Copy only this: the line containing "hide_parts(*replaced)", the line containing "keeps the shadow.", and every line between them, exactly as written.
## begin SOURCE DATA
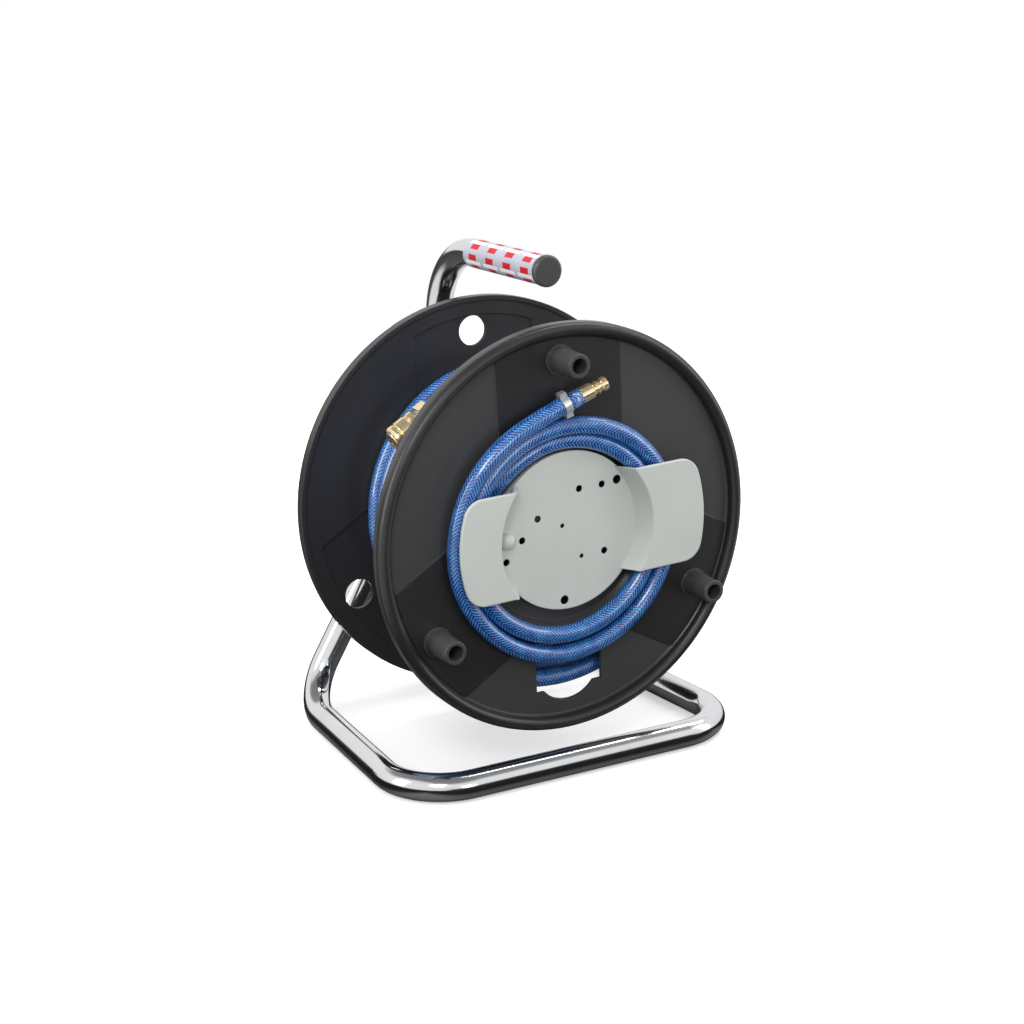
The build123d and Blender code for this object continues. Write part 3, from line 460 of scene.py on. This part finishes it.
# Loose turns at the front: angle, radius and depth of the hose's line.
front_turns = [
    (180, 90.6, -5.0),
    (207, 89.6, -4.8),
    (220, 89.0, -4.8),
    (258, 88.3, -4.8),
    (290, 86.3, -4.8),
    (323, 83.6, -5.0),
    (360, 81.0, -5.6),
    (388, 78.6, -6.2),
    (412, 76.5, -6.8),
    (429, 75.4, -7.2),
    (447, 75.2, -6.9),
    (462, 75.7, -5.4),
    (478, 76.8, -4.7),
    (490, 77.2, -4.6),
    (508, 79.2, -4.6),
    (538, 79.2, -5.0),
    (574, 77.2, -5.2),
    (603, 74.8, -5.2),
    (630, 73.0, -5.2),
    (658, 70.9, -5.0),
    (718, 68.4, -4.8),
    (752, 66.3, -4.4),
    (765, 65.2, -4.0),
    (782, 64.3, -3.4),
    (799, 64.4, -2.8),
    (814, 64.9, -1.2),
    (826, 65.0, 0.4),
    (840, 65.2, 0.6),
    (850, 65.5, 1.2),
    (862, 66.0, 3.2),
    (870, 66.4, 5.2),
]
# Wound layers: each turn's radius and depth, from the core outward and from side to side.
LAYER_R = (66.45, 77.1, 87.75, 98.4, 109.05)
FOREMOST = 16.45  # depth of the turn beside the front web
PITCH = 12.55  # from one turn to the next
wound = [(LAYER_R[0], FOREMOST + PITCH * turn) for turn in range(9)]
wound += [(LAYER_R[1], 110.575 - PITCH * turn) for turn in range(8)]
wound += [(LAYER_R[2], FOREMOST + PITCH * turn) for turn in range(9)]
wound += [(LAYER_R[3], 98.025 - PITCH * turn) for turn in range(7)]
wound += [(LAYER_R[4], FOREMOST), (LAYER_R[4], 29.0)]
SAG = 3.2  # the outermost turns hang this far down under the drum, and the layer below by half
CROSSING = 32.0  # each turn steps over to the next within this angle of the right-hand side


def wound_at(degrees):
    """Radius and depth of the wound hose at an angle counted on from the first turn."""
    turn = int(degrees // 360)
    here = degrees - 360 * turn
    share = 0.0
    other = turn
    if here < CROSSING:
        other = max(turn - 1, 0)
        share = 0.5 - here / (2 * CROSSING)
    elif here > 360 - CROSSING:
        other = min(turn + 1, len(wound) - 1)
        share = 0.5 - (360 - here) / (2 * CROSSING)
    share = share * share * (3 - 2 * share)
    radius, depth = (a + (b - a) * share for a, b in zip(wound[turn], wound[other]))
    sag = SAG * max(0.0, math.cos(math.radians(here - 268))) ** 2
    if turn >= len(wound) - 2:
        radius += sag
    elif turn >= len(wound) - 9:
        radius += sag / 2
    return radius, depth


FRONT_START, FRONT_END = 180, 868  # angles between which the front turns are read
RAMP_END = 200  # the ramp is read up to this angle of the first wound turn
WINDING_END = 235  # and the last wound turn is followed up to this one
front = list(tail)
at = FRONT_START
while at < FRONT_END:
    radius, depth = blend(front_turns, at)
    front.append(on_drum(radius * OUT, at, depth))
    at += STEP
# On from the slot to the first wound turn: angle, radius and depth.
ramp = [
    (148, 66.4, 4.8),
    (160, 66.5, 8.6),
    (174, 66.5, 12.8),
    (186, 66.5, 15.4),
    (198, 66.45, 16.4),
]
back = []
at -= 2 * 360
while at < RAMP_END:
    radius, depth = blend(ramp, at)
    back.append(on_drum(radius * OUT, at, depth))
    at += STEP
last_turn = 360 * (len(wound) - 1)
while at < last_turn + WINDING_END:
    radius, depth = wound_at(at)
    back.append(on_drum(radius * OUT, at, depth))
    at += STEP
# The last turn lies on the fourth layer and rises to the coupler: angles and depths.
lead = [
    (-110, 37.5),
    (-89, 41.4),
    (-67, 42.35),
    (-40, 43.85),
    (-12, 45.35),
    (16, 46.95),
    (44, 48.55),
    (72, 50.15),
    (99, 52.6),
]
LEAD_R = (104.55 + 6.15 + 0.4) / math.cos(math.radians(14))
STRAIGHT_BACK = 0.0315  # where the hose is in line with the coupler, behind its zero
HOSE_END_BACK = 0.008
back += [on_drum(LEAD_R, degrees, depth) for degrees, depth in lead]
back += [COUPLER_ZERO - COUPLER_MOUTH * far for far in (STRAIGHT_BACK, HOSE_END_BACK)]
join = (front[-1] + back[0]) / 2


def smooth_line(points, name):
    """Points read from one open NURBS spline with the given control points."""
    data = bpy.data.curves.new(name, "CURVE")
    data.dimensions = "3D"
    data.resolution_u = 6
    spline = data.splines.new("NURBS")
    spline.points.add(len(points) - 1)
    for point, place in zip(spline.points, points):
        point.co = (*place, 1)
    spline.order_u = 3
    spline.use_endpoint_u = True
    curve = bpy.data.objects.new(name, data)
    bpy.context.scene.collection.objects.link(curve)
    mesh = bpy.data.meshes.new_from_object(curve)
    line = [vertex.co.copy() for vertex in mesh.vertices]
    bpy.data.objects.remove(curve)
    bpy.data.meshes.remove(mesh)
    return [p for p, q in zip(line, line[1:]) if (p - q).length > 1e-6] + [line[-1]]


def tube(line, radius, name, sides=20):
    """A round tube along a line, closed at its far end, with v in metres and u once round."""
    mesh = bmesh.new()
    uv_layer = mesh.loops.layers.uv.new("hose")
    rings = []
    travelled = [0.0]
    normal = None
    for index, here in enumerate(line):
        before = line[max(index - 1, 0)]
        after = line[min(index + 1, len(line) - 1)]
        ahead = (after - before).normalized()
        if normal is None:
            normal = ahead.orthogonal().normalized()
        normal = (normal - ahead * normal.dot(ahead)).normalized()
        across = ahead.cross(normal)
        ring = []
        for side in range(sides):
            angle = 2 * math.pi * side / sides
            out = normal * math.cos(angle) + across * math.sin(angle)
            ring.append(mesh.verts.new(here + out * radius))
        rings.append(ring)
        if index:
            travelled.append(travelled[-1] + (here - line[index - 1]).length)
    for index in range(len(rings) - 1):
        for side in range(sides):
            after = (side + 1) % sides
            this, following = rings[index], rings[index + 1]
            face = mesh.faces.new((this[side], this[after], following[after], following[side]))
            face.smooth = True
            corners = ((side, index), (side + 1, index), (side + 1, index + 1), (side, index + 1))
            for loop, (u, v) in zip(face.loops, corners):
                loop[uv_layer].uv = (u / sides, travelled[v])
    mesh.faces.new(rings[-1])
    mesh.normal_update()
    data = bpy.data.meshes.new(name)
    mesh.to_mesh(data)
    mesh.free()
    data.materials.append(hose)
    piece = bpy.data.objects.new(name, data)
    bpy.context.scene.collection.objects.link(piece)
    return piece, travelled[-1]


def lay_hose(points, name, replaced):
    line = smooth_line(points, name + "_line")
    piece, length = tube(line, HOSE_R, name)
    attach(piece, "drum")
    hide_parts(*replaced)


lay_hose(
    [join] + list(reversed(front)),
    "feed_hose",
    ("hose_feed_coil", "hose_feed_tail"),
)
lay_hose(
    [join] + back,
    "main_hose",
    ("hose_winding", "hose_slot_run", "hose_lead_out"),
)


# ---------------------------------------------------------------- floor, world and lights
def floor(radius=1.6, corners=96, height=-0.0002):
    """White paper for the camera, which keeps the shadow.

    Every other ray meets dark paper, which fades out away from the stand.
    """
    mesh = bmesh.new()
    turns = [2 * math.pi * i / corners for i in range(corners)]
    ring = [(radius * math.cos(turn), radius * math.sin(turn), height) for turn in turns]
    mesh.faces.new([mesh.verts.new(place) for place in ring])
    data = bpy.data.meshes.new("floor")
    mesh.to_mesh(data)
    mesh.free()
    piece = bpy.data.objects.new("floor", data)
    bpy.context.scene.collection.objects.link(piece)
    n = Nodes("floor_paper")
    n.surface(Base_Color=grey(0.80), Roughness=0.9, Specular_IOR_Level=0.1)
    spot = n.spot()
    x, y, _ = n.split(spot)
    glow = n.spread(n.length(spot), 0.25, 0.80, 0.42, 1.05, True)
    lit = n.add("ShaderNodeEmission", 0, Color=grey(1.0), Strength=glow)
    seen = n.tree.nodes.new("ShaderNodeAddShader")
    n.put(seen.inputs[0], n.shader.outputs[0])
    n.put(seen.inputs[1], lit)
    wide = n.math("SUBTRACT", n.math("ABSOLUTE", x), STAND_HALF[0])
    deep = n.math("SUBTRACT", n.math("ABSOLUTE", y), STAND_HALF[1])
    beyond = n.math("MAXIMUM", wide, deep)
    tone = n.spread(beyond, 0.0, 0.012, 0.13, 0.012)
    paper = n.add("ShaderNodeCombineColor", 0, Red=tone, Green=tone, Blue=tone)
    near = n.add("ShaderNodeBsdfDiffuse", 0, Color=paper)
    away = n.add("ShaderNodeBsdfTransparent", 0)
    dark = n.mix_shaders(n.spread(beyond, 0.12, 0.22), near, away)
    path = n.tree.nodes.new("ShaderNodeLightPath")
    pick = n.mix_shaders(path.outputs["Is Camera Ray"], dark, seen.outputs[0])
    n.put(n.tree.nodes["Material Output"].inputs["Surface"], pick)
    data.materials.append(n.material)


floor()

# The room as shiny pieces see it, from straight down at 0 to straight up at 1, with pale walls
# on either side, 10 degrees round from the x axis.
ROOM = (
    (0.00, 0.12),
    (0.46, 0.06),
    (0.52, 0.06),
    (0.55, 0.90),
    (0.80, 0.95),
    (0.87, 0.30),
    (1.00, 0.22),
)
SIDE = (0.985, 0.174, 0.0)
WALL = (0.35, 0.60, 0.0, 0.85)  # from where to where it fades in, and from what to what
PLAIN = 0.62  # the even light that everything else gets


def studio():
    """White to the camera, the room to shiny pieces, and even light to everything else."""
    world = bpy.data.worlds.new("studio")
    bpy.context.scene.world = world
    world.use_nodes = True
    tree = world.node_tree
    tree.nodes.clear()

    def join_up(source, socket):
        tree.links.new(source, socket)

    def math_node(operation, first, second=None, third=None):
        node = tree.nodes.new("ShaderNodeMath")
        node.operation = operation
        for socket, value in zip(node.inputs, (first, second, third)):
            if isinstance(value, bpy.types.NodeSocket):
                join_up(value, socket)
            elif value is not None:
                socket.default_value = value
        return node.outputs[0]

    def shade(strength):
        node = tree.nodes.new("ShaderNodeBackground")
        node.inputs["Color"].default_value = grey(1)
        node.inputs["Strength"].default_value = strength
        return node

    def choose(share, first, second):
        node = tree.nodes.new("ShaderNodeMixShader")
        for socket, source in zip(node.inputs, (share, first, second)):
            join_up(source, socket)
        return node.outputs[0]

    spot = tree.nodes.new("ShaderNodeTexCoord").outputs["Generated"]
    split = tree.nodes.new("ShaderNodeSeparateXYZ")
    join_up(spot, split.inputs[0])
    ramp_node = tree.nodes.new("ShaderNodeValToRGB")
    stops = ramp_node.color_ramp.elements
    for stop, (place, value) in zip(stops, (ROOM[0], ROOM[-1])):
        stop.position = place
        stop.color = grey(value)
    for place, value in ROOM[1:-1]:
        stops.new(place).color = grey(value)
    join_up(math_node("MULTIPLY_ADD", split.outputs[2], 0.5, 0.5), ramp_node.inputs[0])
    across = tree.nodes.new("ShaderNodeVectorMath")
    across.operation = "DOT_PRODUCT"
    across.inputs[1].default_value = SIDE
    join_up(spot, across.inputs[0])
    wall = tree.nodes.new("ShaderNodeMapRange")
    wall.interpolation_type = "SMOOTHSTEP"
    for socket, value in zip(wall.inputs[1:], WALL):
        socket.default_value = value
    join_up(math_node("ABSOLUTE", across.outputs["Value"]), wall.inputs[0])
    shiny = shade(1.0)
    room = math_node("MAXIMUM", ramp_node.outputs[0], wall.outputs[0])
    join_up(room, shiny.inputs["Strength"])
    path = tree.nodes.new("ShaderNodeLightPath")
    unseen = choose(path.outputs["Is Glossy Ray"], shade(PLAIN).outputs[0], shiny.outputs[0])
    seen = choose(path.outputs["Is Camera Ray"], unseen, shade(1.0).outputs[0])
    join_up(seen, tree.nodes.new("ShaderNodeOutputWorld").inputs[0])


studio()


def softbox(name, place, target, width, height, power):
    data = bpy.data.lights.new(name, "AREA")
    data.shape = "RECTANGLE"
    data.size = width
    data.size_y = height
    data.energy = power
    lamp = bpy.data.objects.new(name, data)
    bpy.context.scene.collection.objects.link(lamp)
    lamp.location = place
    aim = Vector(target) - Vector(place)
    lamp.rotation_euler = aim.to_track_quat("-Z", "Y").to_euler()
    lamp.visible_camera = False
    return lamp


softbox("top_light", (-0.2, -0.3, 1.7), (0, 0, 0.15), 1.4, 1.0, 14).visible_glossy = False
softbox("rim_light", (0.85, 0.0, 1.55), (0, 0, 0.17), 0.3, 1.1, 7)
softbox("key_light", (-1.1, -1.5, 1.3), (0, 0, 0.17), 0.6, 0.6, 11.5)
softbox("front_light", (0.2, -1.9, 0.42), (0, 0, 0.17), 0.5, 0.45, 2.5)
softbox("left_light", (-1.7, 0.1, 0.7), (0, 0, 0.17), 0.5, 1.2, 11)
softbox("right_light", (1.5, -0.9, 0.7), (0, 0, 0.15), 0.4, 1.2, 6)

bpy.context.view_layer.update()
## end SOURCE DATA
> _THE OUTPUT_
    hide_parts(*replaced)


lay_hose(
    [join] + list(reversed(front)),
    "feed_hose",
    ("hose_feed_coil", "hose_feed_tail"),
)
lay_hose(
    [join] + back,
    "main_hose",
    ("hose_winding", "hose_slot_run", "hose_lead_out"),
)


# ---------------------------------------------------------------- floor, world and lights
def floor(radius=1.6, corners=96, height=-0.0002):
    """White paper for the camera, which keeps the shadow.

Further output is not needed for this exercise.